In the last 4 years I have learned that cancer will be a factor in my life for the rest of my life. It will never be something that I don't think about and carry with me. The fear of the cancer coming back or being diagnosed with a secondary cancer will always be in the back of my mind. I know the statistics by heart. I can recite my risk factors like they are written on the back of my hand. But I do my best live my life beyond these numbers. To live with the hope that my story can be different. That hope gives me peace which I cling to.
I have tried to ensure the fact that I am a cancer survivor does not define me but being realistic it will forever be a part of who I am. And I find my battle now is keeping my fear in check and live each day to the fullest - leaving as many pieces of me behind as I can for those that I love to carry with them no matter what happens.
I didn't realize that as a cancer survivor my journey just wasn't over once I heard those words, "cancer-free". Really, it was just the beginning of another part of my story and just like all stories there are certainly many ups and downs.
The last few months have been tough. 3 of my fellow cancer warrior sisters have passed away - all from cancer. Besides the heaviness in my heart for the friends and family members of these sweet ladies it just makes me swallow a little harder as a cancer survivor. Another cancer sister who passed a couple of years ago once told me that she just wanted to die from anything else but cancer. Unfortunately this didn't happen for her as she finally lost her battle to this terrible disease. At the time I was still in treatment and I didn't fully grasp where she was fully coming from. Now I do.
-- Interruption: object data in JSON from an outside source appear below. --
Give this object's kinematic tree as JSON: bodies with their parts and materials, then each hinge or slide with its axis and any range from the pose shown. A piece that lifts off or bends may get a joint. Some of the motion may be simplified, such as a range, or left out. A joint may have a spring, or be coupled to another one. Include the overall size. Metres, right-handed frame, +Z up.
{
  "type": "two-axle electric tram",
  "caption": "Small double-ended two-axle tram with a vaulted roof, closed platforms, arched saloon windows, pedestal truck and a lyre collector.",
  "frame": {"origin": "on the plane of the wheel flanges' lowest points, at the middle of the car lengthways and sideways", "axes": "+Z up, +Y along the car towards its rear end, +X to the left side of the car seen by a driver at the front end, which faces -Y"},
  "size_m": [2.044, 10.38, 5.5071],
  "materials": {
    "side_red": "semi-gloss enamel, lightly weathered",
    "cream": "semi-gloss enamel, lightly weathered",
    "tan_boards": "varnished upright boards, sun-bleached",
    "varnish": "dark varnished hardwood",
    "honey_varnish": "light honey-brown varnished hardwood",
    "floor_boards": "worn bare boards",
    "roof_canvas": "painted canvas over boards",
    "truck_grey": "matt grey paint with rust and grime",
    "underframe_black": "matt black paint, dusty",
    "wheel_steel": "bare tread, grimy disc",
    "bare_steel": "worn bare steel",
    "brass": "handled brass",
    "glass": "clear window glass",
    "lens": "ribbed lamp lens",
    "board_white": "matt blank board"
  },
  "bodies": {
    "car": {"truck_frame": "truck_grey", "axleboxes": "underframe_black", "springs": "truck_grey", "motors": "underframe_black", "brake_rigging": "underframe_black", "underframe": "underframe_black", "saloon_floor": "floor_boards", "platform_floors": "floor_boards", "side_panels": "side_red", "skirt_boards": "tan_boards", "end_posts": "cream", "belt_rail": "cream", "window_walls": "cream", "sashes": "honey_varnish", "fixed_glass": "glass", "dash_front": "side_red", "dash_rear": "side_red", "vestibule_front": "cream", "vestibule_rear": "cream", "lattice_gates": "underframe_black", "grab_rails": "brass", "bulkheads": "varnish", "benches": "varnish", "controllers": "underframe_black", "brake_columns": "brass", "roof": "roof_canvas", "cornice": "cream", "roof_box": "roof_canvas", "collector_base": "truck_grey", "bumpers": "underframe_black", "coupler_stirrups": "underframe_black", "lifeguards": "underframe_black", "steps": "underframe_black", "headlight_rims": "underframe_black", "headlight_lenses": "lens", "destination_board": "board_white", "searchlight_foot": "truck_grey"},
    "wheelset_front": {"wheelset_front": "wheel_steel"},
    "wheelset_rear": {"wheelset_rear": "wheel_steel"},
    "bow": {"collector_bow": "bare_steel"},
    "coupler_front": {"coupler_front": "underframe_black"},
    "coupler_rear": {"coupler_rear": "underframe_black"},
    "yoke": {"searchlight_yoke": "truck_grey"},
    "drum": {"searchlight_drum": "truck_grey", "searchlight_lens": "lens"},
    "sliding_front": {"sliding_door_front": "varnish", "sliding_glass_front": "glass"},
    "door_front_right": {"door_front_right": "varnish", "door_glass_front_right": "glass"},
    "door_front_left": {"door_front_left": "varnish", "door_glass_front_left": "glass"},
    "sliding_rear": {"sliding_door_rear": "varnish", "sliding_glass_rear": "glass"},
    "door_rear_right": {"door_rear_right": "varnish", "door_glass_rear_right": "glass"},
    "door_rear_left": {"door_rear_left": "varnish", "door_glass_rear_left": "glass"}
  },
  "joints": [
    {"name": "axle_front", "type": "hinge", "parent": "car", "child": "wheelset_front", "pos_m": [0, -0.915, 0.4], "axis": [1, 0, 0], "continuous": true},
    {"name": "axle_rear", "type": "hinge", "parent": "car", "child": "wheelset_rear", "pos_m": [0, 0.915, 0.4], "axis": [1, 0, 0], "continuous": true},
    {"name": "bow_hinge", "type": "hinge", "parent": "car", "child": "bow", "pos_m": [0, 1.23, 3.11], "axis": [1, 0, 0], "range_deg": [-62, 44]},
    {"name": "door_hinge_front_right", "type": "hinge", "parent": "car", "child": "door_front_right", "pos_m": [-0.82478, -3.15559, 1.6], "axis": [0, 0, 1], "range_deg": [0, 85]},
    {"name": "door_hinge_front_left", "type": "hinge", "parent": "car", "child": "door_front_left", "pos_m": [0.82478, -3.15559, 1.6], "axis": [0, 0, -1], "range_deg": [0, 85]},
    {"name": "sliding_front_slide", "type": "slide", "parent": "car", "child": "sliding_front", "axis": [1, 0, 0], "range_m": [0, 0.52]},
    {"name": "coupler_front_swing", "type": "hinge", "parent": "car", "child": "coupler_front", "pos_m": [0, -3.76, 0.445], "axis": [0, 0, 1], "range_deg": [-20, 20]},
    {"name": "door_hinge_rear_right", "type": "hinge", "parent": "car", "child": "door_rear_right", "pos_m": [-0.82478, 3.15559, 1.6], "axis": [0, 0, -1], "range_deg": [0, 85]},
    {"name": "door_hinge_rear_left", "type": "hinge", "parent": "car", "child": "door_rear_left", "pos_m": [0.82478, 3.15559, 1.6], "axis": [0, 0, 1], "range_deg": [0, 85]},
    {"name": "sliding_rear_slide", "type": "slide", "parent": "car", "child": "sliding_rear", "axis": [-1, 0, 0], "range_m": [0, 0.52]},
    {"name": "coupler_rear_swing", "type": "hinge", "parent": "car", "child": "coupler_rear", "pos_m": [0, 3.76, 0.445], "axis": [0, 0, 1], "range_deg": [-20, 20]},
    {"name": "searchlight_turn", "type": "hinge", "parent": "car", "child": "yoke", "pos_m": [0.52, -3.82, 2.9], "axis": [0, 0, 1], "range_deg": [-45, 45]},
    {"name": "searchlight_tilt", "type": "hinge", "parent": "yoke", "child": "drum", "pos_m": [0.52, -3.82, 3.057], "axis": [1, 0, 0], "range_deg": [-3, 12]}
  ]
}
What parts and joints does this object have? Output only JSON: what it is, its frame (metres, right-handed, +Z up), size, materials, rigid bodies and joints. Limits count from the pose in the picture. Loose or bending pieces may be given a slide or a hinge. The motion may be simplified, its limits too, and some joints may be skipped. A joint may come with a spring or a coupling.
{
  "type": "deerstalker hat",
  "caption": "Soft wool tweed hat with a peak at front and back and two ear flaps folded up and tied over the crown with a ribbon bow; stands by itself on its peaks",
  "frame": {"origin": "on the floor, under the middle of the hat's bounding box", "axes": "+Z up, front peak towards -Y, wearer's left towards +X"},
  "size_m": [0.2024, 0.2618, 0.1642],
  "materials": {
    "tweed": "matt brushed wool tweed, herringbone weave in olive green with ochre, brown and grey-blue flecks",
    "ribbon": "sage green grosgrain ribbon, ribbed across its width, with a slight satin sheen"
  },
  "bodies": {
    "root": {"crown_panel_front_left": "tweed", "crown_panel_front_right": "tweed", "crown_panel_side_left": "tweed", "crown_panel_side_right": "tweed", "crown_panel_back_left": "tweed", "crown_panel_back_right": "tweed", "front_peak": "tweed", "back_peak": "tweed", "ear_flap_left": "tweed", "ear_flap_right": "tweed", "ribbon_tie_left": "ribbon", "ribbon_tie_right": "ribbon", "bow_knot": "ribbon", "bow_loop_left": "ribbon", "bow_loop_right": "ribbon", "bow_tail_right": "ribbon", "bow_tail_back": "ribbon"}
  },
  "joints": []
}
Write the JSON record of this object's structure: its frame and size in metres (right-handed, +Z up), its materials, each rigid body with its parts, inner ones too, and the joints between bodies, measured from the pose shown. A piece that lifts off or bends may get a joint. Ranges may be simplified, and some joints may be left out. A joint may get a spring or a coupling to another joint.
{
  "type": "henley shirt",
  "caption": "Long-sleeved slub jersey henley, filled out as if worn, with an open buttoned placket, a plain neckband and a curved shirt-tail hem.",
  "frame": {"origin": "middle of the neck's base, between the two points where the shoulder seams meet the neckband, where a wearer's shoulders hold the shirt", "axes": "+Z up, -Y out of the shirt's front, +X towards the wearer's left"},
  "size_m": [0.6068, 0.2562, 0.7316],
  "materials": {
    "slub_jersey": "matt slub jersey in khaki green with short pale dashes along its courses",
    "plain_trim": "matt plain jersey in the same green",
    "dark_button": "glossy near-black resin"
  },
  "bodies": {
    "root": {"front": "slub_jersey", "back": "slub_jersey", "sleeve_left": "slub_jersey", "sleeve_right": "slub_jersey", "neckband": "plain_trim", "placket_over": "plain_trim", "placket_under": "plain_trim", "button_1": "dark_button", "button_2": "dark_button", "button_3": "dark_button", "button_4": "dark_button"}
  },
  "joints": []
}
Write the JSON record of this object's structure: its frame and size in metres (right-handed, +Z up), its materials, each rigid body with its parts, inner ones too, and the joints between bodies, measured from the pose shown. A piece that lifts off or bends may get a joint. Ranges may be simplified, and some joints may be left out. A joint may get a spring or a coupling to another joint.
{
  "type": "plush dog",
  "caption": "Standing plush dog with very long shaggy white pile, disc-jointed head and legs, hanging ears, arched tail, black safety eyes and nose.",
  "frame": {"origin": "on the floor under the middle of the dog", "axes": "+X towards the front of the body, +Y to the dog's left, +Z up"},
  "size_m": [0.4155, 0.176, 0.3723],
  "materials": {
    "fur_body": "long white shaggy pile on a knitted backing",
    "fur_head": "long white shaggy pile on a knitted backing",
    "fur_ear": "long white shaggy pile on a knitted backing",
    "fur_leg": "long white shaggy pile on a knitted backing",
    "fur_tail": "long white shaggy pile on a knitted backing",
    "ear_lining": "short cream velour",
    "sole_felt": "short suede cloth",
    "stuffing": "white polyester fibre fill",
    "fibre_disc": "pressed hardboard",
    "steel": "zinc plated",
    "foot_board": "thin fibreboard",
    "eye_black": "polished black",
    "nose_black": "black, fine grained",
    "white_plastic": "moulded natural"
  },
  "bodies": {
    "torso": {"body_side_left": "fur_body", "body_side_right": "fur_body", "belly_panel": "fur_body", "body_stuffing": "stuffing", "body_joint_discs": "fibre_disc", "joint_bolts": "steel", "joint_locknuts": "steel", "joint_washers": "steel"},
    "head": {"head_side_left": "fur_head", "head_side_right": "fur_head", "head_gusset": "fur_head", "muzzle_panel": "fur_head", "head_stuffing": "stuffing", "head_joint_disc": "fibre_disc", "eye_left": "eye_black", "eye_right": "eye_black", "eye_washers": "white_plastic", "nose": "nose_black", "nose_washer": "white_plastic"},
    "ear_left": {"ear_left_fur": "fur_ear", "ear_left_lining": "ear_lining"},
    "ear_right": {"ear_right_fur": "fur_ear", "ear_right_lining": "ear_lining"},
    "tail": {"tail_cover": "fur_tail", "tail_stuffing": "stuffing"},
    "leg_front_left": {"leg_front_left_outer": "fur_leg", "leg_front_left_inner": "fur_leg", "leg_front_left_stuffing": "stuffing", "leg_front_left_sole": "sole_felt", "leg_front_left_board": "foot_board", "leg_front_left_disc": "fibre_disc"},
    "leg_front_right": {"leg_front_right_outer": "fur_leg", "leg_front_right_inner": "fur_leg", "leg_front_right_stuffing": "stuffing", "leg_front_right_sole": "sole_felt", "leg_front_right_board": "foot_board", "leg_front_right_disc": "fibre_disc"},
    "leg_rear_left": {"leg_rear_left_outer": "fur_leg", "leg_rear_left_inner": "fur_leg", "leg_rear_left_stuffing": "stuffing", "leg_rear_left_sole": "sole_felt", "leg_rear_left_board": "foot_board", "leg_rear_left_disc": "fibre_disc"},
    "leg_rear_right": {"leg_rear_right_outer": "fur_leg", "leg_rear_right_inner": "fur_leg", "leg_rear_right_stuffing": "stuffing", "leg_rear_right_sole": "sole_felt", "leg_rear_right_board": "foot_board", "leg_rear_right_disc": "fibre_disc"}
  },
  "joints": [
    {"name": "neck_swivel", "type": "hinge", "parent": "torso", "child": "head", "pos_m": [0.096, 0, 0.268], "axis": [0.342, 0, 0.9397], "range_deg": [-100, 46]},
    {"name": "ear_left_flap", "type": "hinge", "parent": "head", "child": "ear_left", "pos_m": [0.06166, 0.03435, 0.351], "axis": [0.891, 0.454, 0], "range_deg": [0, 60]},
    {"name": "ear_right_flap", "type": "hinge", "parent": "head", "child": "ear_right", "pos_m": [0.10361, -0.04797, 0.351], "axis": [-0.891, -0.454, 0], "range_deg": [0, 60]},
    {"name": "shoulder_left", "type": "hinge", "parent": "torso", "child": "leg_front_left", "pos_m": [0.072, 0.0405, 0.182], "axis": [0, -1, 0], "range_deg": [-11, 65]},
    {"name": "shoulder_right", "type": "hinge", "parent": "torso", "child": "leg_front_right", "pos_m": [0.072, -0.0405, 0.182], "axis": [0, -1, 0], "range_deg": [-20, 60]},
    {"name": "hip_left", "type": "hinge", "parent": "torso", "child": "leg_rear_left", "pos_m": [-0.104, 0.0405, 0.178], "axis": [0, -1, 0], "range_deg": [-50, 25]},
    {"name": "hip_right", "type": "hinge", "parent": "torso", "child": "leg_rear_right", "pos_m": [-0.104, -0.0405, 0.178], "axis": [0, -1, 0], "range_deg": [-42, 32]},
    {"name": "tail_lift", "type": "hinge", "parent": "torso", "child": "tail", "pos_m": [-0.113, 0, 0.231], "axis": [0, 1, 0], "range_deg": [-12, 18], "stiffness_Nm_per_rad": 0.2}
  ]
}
So today I rejoice and thank God from the depth of my soul for the last 4 years. My prayer is that I have many many more years of course. I want to know my children as adults. I want to see them live the beautiful lives that God has laid before them. I want to be their biggest fan and cheer them on in all that they choose to do. Regardless of how many years I am given I will do my best to cherish each and every moment as they are such a gift.